The last lecture in the book, entitled “Why America’s Hegemony Differs from Britain’s Empire,” seeks not only to distinguish between the British Empire and the alleged American one, but also to show why the latter is demonstrably worse. What makes our global hegemony so bad is that “unlike Britain and all other European states, America never saw itself as one entity in an international system of rival political powers.” Hobsbawm asserts that “Britain certainly had a strong conviction of its superiority to other societies, but absolutely no messianic belief in, or particular desire for, the conversion of other peoples to the British ways of government.” American democracy promotion abroad—which, predictably, Hobsbawm sneers at—is worse than British imperialism, because our latter-day raping and pillaging of the world makes a pretense of goodwill whereas the British were, at least, less sentimental about their intentions. But this isn’t accurate, either; the British may not have wanted to “convert” Kenyans or Indians to parliamentary democracy, but they certainly had altruistic justifications for their foreign exploits.

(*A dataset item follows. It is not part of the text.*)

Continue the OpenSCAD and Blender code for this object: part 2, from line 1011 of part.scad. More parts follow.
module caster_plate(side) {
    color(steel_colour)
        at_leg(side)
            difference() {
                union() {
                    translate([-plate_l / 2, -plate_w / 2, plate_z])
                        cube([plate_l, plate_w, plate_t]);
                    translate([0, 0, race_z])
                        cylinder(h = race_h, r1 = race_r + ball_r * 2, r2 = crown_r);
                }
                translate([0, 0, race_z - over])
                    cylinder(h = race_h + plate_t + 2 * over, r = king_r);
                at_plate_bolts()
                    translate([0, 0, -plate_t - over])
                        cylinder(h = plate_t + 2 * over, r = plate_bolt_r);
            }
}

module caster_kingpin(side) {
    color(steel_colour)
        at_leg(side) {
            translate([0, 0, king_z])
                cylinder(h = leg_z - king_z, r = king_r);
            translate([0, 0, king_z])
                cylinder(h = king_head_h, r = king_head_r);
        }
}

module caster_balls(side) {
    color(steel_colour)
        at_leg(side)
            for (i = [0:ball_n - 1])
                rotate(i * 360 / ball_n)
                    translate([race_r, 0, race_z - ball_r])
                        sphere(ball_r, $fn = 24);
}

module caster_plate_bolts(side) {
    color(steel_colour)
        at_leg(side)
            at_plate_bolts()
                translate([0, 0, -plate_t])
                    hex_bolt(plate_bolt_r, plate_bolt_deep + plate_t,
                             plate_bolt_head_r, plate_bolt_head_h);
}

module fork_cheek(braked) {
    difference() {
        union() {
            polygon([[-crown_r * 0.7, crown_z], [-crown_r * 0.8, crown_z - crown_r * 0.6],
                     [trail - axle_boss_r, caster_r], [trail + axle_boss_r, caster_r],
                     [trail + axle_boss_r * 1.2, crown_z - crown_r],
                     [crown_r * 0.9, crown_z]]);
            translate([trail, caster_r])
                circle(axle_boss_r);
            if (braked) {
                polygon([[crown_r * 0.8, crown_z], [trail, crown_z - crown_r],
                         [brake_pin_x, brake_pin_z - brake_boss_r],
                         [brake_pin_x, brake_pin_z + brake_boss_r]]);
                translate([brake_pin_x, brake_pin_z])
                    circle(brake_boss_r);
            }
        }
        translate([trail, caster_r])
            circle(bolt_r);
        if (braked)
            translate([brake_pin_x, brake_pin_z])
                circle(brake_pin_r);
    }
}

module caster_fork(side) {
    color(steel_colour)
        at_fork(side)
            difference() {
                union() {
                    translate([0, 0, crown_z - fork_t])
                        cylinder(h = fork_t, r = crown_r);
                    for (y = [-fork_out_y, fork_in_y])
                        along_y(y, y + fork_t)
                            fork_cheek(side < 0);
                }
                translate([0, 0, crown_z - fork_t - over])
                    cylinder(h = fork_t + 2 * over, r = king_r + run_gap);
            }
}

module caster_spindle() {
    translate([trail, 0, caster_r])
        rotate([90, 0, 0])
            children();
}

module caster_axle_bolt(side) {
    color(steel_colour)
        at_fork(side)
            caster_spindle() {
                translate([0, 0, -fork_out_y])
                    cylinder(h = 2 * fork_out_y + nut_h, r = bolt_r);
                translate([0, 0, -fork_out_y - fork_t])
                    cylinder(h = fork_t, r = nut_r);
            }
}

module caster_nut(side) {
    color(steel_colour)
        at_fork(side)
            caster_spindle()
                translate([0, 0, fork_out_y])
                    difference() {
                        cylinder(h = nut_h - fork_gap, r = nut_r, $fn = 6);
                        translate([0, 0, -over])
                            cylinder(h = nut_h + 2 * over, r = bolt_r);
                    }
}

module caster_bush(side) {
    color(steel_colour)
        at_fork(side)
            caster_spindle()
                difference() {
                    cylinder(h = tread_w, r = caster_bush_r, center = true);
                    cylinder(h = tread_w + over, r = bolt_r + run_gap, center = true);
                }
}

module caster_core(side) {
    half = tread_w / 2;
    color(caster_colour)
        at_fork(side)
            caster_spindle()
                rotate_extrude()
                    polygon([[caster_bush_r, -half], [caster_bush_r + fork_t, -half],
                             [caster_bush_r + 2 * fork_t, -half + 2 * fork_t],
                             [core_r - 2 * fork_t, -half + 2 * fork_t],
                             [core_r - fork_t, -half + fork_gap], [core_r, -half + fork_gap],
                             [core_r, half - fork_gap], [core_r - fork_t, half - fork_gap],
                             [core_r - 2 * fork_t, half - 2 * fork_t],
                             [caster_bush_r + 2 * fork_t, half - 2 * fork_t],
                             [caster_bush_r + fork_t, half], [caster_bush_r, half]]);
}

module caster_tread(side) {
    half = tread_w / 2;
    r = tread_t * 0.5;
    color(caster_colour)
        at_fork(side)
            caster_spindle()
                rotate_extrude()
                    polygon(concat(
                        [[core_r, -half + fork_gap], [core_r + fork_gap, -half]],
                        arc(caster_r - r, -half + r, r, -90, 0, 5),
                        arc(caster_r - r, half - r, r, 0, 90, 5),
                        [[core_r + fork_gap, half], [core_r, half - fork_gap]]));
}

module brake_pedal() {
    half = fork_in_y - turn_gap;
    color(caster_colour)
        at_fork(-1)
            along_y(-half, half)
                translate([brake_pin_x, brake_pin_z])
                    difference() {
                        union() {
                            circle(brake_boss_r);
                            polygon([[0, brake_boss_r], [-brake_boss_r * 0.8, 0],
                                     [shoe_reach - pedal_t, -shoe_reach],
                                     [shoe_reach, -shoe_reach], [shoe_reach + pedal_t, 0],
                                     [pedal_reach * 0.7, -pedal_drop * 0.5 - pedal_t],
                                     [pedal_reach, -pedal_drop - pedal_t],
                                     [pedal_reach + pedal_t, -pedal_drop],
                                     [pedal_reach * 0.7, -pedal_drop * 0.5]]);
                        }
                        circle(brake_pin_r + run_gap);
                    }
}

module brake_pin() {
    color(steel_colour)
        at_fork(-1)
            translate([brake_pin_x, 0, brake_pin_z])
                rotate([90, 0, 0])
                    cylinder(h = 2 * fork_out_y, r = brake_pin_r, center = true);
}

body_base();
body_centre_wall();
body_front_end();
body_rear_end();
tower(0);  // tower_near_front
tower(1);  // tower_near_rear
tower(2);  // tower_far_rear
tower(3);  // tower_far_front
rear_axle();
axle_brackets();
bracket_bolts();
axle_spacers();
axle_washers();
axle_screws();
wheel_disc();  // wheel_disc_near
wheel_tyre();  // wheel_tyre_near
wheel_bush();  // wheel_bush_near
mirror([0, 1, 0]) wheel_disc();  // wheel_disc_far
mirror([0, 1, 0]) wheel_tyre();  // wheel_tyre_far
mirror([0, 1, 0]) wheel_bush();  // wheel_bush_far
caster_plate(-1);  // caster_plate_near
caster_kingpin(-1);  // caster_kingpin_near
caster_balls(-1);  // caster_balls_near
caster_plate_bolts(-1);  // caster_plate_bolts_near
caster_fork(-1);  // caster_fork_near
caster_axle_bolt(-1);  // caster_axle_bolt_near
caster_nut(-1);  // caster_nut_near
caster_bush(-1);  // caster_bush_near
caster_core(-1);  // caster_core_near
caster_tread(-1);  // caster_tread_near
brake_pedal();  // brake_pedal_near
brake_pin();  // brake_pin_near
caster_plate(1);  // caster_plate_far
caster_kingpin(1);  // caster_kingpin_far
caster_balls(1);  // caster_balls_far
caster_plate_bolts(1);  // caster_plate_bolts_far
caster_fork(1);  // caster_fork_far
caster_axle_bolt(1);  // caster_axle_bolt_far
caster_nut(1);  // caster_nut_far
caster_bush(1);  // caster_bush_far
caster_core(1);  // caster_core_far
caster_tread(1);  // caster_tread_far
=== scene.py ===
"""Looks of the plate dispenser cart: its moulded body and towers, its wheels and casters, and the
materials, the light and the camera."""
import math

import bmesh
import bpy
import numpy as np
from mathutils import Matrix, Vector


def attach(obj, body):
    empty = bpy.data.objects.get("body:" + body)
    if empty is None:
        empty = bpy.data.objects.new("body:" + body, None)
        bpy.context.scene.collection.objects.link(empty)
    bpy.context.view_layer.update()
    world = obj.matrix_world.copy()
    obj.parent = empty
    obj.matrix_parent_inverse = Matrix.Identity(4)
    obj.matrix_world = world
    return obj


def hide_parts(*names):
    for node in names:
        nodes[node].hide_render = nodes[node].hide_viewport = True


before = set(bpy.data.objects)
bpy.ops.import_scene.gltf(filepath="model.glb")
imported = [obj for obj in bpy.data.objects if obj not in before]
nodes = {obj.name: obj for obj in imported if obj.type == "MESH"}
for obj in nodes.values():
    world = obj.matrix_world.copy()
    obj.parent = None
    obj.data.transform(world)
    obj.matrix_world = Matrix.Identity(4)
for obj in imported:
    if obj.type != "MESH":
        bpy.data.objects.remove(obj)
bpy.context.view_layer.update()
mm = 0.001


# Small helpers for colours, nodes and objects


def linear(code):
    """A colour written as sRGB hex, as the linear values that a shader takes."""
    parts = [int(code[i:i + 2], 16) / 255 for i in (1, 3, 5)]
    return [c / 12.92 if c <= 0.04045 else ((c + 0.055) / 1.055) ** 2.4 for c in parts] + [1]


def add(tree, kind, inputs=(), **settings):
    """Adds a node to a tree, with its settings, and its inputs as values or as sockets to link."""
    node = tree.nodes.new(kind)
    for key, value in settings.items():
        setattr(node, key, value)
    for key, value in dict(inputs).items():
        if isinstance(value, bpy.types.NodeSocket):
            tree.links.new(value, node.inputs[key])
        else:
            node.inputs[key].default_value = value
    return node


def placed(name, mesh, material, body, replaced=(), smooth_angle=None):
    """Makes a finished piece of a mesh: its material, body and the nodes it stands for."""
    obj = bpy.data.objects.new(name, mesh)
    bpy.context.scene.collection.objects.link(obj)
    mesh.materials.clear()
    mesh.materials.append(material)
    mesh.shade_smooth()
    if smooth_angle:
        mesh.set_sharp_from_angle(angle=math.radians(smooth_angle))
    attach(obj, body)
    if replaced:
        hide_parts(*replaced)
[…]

Like all totalitarians, Hobsbawm abuses language. For reasons that go unexplained, “peace” and “order” never existed within the British or American “empires,” yet somehow they flourished within the Soviet realm. Hobsbawm adds obligatory scare quotes to the words “tyranny” and “freedom.” He concedes that American military bases abroad exist at the behest of their host governments—unlike British bases during the Empire’s heyday—yet he doesn’t seem to understand how this consensual relationship might discredit use of the word “empire” in describing America’s global posture. And if America is an “empire,” then what does that make China, with its economic exploitation of Africa and suborning of the mass murder of Sudanese, Zimbabweans, and Burmese? Or Russia, which seeks once again to dominate Eastern Europe?

Hobsbawm is no doubt a prodigious and prolific writer. But after reading his latest effort, I’m reminded of something that David Pryce-Jones observed in a review of Hobsbawm’s 2003 memoir, Interesting Times: “Lifelong devotion to Communism destroyed him as a thinker or interpreter of events.”